Короче сказать, я предугадывал свое горькое будущее, и до сих пор не могу решить, случалось ли это потому, что, в точности следуя предписаниям доктора Кёлера, я достигал состояния, которое и было целью этой гимнастики, или, наоборот, мне удалось разобраться в дыхательных упражнениях старика Кёлера, так как это созерцательное состояние заведомо было уготовано мне судьбой, это последнее кажется мне более вероятным, хотя предопределение, возможно, было окрашено и усилено моей обязательностью, ибо пунктуальность и чувство долга были присущи мне, как я понял еще до хайлигендаммских каникул, не от усердия или интереса к тем или иным занятиям, но прежде всего от желания как-то скрыть от мира мои сладостно смутные состояния, порождаемые необузданной леностью, чтобы ни лицом, ни жестом не выдать, где на самом деле я пребываю, чтобы меня здесь никто не тревожил, чтобы, укрывшись за ширмой автоматизма, с которым я выполнял все задания, свободно мечтать о том, что действительно занимало меня.
Я был рожден, чтобы жить двумя жизнями, или, точнее, две части моей разорванной жизни как бы не гармонировали друг с другом, или, еще точнее, даже если моя открытая жизнь и была сопряжена с моей тайной жизнью, я все-таки ощущал между ними какой-то противоестественный разлом, расставленную чувством вины западню, нечто труднопреодолимое, ибо выказываемая на людях дисциплинированность приводила меня в состояние какой-то уныло-растерянной тупости, которую я поневоле компенсировал еще более лихорадочными фантазиями, в результате чего две мои половины не только все дальше отодвигались одна от другой, но каждая все более замыкалась в своем пространстве, и все меньше оставалось вещей, которые я мог бы переместить из одной половины в другую, а это уже было больно, мой организм не способен был здраво переносить подобное самоотречение, и боль порождала в душе страстное желание походить на других людей, которые не выказывали никаких признаков постоянно подавляемого внутреннего напряжения; я хорошо научился читать мысли по лицам и тут же отождествляться с ними, но эта основанная на сопереживании миметическая способность, желание быть иным приводили лишь к новым душевным мукам, не давали мне облегчения, я не мог стать иным, иным я мог только притворяться, но и это было так же невозможно, как полностью слить две свои половины, сделать тайную жизнь открытой или, наоборот, освободиться от всяческих грез и комплексов, то есть уподобиться тем, кого принято называть абсолютно здоровыми.

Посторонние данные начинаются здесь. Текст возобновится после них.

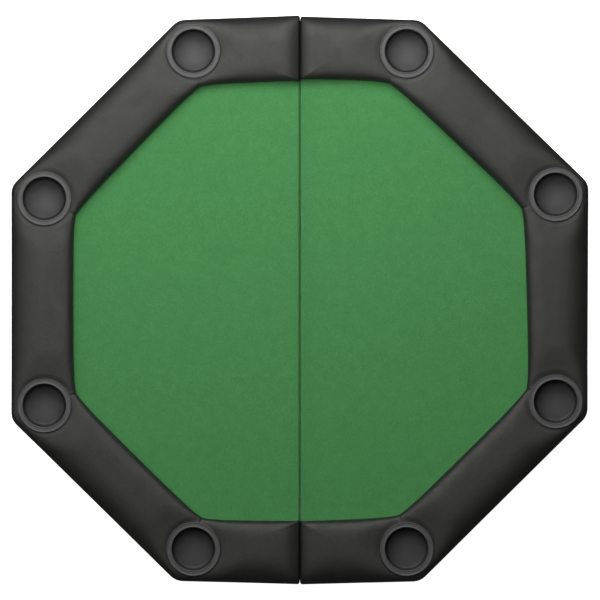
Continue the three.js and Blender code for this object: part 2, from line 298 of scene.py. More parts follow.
def combine(tree, operation, a, b):
    node = tree.nodes.new("ShaderNodeMath")
    node.operation = operation
    for socket, value in zip(node.inputs, (a, b)):
        if isinstance(value, (int, float)):
            socket.default_value = value
        else:
            tree.links.new(value, socket)
    return node.outputs["Value"]


def two_tone(tree, factor, first, second):
    node = tree.nodes.new("ShaderNodeMix")
    node.data_type = "RGBA"
    tree.links.new(factor, node.inputs["Factor"])
    for socket, colour in (("A", first), ("B", second)):
        target = [s for s in node.inputs if s.name == socket and s.type == "RGBA"][0]
        if isinstance(colour, tuple):
            target.default_value = (*colour, 1)
        else:
            tree.links.new(colour, target)
    return [s for s in node.outputs if s.type == "RGBA"][0]


def bump(tree, shader, height, depth, under=None):
    """Relief of that depth in metres, on top of a coarser relief if there is one."""
    node = tree.nodes.new("ShaderNodeBump")
    node.inputs["Strength"].default_value = 1.0
    node.inputs["Distance"].default_value = depth
    tree.links.new(height, node.inputs["Height"])
    if under is not None:
        tree.links.new(under, node.inputs["Normal"])
    tree.links.new(node.outputs["Normal"], shader.inputs["Normal"])
    return node.outputs["Normal"]


def leatherette():
    """Black vinyl with a fine pebbled grain."""
    made, tree, shader, place = start_material(
        "black_leatherette", (0.014, 0.014, 0.013), 0.5, Specular_IOR_Level=0.46)
    shader.inputs["Specular Tint"].default_value = (1, 1, 0.94, 1)
    tint = spread(tree, lumps(tree, place, 9, 3), 0, 1)
    colour = two_tone(tree, tint, (0.013, 0.013, 0.0124), (0.0184, 0.0182, 0.017))
    pores = cells(tree, place, 900)
    deep = spread(tree, pores, 0, 1, 0.2, 0.75)
    colour = two_tone(tree, deep, colour, (0.009, 0.009, 0.009))
    tree.links.new(colour, shader.inputs["Base Color"])
    rough = combine(tree, "ADD", spread(tree, lumps(tree, place, 45, 4), 0.46, 0.56),
                    spread(tree, pores, -0.03, 0.06))
    tree.links.new(rough, shader.inputs["Roughness"])
    creases = bump(tree, shader, lumps(tree, place, 160, 3), 0.25 * MM)
    bump(tree, shader, combine(tree, "SUBTRACT", 1, pores), 0.10 * MM, creases)
    return made


def felt_cloth():
    """Green speed cloth: short fibres over a fine plain weave."""
    made, tree, shader, place = start_material(
        "green_felt", (0.07, 0.27, 0.08), 0.93,
        Sheen_Weight=0.25, Sheen_Roughness=0.5, Specular_IOR_Level=0.2)
    shader.inputs["Sheen Tint"].default_value = (0.45, 0.9, 0.5, 1)
    axes = tree.nodes.new("ShaderNodeSeparateXYZ")
    tree.links.new(place, axes.inputs["Vector"])
    cloudy = spread(tree, lumps(tree, place, 62, 4), 0, 1)
    colour = two_tone(tree, cloudy, (0.061, 0.236, 0.070), (0.075, 0.277, 0.084))
    brushed = combine(tree, "MULTIPLY", spread(tree, axes.outputs["X"], 0.4, 0, 0, PILE_TURN),
                      spread(tree, axes.outputs["X"], 0, 1, 0, 1 * MM))
    colour = two_tone(tree, brushed, colour, (0.040, 0.165, 0.046))
    fibres = lumps(tree, place, 520, 4, 1.5)
    colour = two_tone(tree, spread(tree, fibres, 0, 0.75), colour, (0.040, 0.165, 0.050))
    tufts = lumps(tree, place, 190, 3, 0.5)
    colour = two_tone(tree, spread(tree, tufts, 0, 0.5), colour, (0.050, 0.205, 0.058))
    fluff = lumps(tree, stretched(tree, place, (1, 0.35, 1)), 900, 3, 2.0)
    colour = two_tone(tree, spread(tree, fluff, 0, 0.5, 0.55, 0.75), colour, (0.13, 0.40, 0.15))
    tree.links.new(colour, shader.inputs["Base Color"])
    tree.links.new(spread(tree, fibres, 0.86, 0.98), shader.inputs["Roughness"])
    warp = waves(tree, place, 420, "X")
    weft = waves(tree, place, 420, "Y")
    under = bump(tree, shader, combine(tree, "MULTIPLY", warp, weft), 0.15 * MM)
    bump(tree, shader, combine(tree, "ADD", fibres, fluff), 0.35 * MM, under)
    return made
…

Я не мог не считать болезнью, неким проклятием или порочными отклонениями свои почти бесконтрольные склонности, но в светлые часы жизни эта болезнь казалась мне не тяжелее осенней простуды, которая – каким бы вконец потерянным я себя ни чувствовал – не только легко излечивалась с помощью горячих отваров, холодных компрессов, горьких пилюль и медово-сладких прохладных компотов, но и обещала, и в краткие промежутки между приступами лихорадки это можно было предчувствовать, что в конечном счете, когда я впервые встану и смогу подойти к окну, я почувствую себя удивительно легким, прохладно-чистым и слегка разочарованным; ибо как ни тянулись ко мне заглядывавшие в окно ветви, как ни пытались ухватить меня своими ладонями-листьями, ничего страшного не случилось, я вижу, что на улице почти ничего не изменилось, что болезнь моя никого не смутила, ничего не нарушила, и комната моя, сотрясаемая поступью великанов, не превратилась в огромный зал, все такое же, как и должно быть, даже более дружественное и знакомое, потому что предметы больше не вызывают неприятных воспоминаний о давно уж минувших событиях, уверенно и спокойно, почти безразлично стоят на своих местах; такого или примерно такого душевного выздоровления жаждал я, однако лекарство от смущавших меня постыдных грез мне нужно было найти самому.